Shin Poong Pharmaceutical Co., Ltd was established in 1962 in Seoul, Korea, as a private company. In 1990, it became a public entity, with national distributors in 40 countries. The company has affiliations in China, Vietnam and Sudan for manufacturing and in the Philippines and Myanmar for distribution.
MMV and Shin Poong have worked together since 1999 to develop Pyramax® – the fixed-dose combination of pyronaridine and artesunate. The new medicine, a once daily, 3-day treatment for uncomplicated P. falciparum and blood stage P. vivax malaria in infants, children and adults is awaiting regulatory approval by the European Medicines Agency.
1. Why did Shin Poong get involved in antimalarial drug development?
Shin Poong is guided by its corporate vision: “For the health of the people”. Since the mid-1980s we have worked with a range of not-for-profit organizations, including the WHO, UNICEF and International Development Organization (IDO), to improve the supply of praziquantel for the treatment of schistosomiasis – a parasitic disease caused by trematode flatworms. In 1999, the WHO (under which MMV was initially launched) was in search of a production partner to develop a new fixed-dose combination of pyronaridine and artesunate. Given the huge need for innovative new antimalarials Shin Poong agreed to take on the challenge.
2. What are the most exciting attributes of Pyramax as a future antimalarial?
Once approved, Pyramax will be the first artemisinin combination therapy (ACT) registered by a stringent regulatory authority for the treatment of both P. falciparum and blood stage P. vivax malaria. As pyronaridine has a relatively longer half-life than some partner drugs of other ACTs, it will not only treat the initial infection but should also help reduce the risk of re-infection.
3. What were the main scientific challenges you faced in developing Pyramax? How did you overcome them?
It was challenging to develop a fixed-dose combination of artesunate and pyronaridine due to the sensitivity of the compounds to humidity and heat, the potential interaction between the two molecules, as well as the extremely bitter taste of pyronaridine.

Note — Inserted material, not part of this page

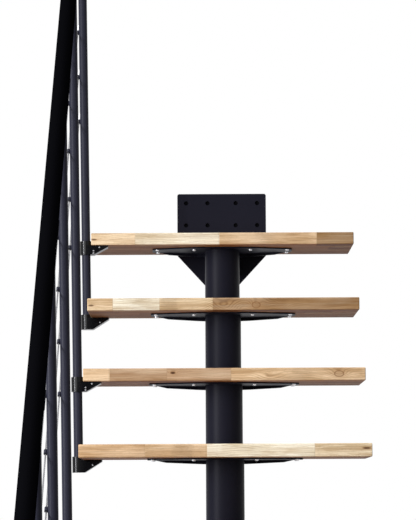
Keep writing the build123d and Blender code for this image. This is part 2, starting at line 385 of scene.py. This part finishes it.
scatter = desk.node("ShaderNodeTexVoronoi", feature="F1")
spot = desk.combine(
    desk.math("MULTIPLY", given["Along"], cells_along),
    desk.math("MULTIPLY", given["Depth"], cells_deep),
    desk.math("MULTIPLY", given["Tread"], cells_per_tread),
)
desk.feed(scatter.inputs["Vector"], spot)
desk.feed(scatter.inputs["Scale"], 1.0)
lot = desk.node("ShaderNodeSeparateColor")
desk.feed(lot.inputs[0], scatter.outputs["Color"])
drawn = desk.math("GREATER_THAN", lot.outputs[0], knot_lot)
wild = desk.math("MULTIPLY", drawn, desk.math("SUBTRACT", 1.0, given["Front"]))
away = scatter.outputs["Distance"]
wild_bell = desk.math("MULTIPLY", wild, desk.remap(away, 0.0, knot_reach, 1.0, 0.0))
wild_core = desk.math("MULTIPLY", wild, desk.remap(away, *knot_core_edges, knot_core_strength, 0.0))
swelling = desk.math("MULTIPLY_ADD", wild_bell, knot_swelling, swelling)
core = desk.math("MAXIMUM", core, wild_core)
halo = desk.math("MAXIMUM", halo, desk.math("MULTIPLY", wild_bell, knot_halo_strength))
for label, value in (("Swelling", swelling), ("Core", core), ("Halo", halo), ("Rim", rim)):
    desk.feed(result.inputs[label], value)
knot_field = desk.tree
print("knot field:", len(knot_field.nodes), "nodes")

# %% [markdown]
# ### Growth rings
#
# Growth rings are cylinders about the log's axis, and a sawn stave shows the slice it happens
# to take. Straight stripes would look printed. The pattern instead measures the distance from
# an axis that the dice place, bends it with slow noise and the knots, and draws one band per
# ring.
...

We eventually overcame these issues, through a process of trial and error and have developed a new formulation of appropriate stability.
4. What remains the biggest hurdle in developing drugs for malaria?
Cost still remains an issue. Maintaining the cost of Pyramax within international pricing limits for ACTs is difficult. The price of artemisinin – the starting point for the synthesis of artesunate – fluctuates with the vagaries of cultivation and harvesting of Artemisia annua.This is further exacerbated by the production cost of pyronaridine, given its lengthy synthetic pathway. In light of this, we are working to optimize the process to make it more cost effective.
5. In addition to funding, how have you and your team benefited from working in partnership with MMV?
Shin Poong and MMV have developed a solid relationship over the last 10 years, which together enabled us to make fast and reliable decisions. MMV’s scientific expertise and high-level global networks have been invaluable. MMV provided the know-how to drive the scientific development and coordinate organizations to manage the clinical trials. This allowed us to focus on product development, production and preparation of the complete regulatory dossier.
Initially, our partnership was purely scientific but is now expanding into drug access and delivery: MMV aims to enable more countries to adopt new innovative ACTs, and Pyramax might serve as an alternative first-line treatment. From our perspective, continued collaboration will enable us to efficiently launch our new, internationally proven, high quality product.
We feel our partnership is a perfect illustration of how a not-for-profit organization and a pharmaceutical company can work together to achieve the same goal.